When the failure of its underground fuel tanks threatened the future of the Laconia General Store, Cook purchased the property and replaced the tanks. Donna Smith, one of several clerks at the store, said "we're an emergency grocery store and sell a little bit of everything." The store serves as the meeting place for the town.
Cook also acquired the deserted school building, originally constructed by the Works Progress Administration (WPA) in 1933 after fire destroyed Clay Hill College. He converted the school to a community center with a handful of apartments. "
Huckaby said that whatever Cook did was done "first class," including importing mahogany from Honduras to replace the window frames in the converted school. "I doubt the general store was turning a profit when he bought it and its questionable if its profitable even now," he said, adding that its value to the town cannot be counted.
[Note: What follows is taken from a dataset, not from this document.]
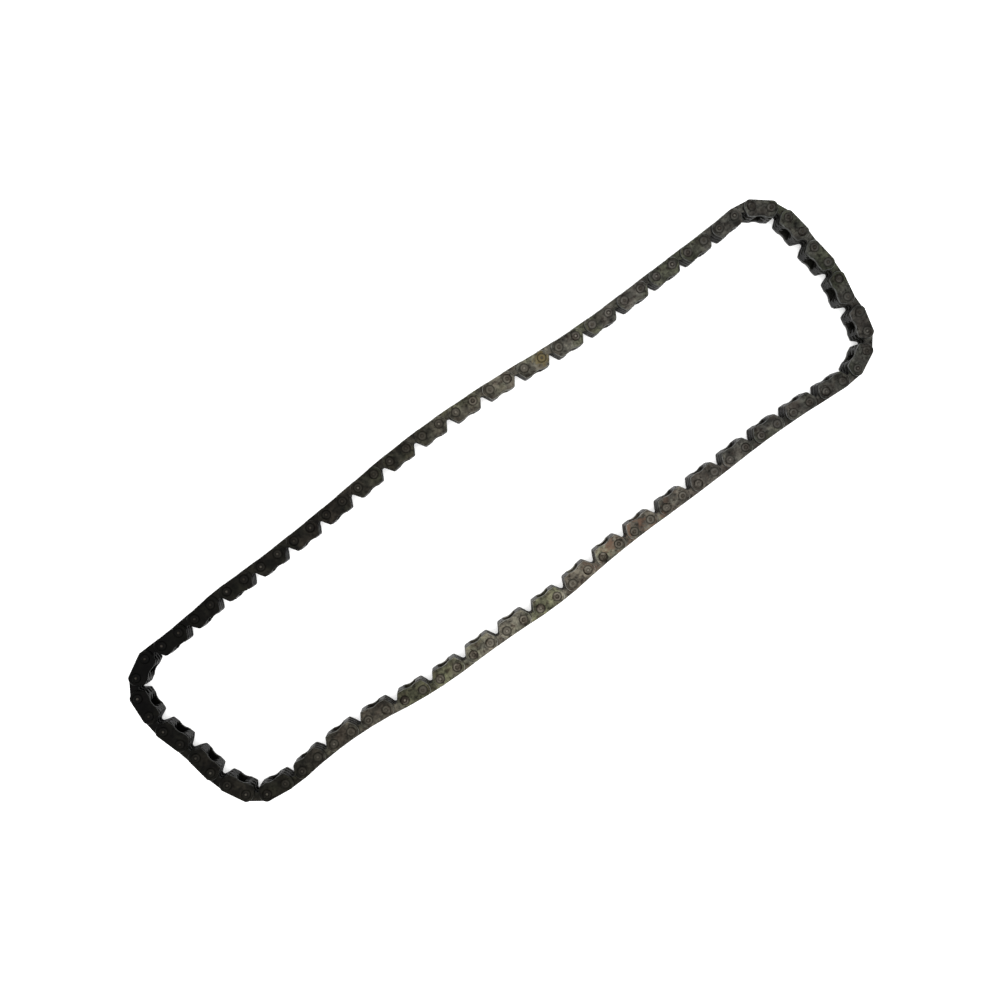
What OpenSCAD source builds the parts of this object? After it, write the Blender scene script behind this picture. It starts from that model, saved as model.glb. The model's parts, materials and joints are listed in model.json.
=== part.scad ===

As the population dwindled, the town council recognized the lack of a sewer system as a major constraint on the growth of the community. While state law prescribed that a septic system could not be permitted on any lot of less than an acre, the lots in Laconia were less than half an acre. In 2000 the town was awarded a federal grant of $260,000 to construct a sewer system. During the following decade the population, which had slid from 75 in 1990 to 29 in 2000, nearly doubled.
Huckaby, who owns and operates a greenhouse in Laconia, said that the town is something of a bedroom community for Louisville, Kentucky, some 30 miles to the east. He said a number people in town commute to the General Electric and Ford plants in Louisville and farm 200 or 300 acres around Laconia.
Small and quiet, Laconia, said Huckaby is a pleasant place to live, not least for its natural surroundings, which feature acres of protected forest and steep 300-foot high bluffs overlooking the Ohio River.
"When I google Laconia," Huckaby said, "New Hampshire always comes up first. Send me some information about your Laconia."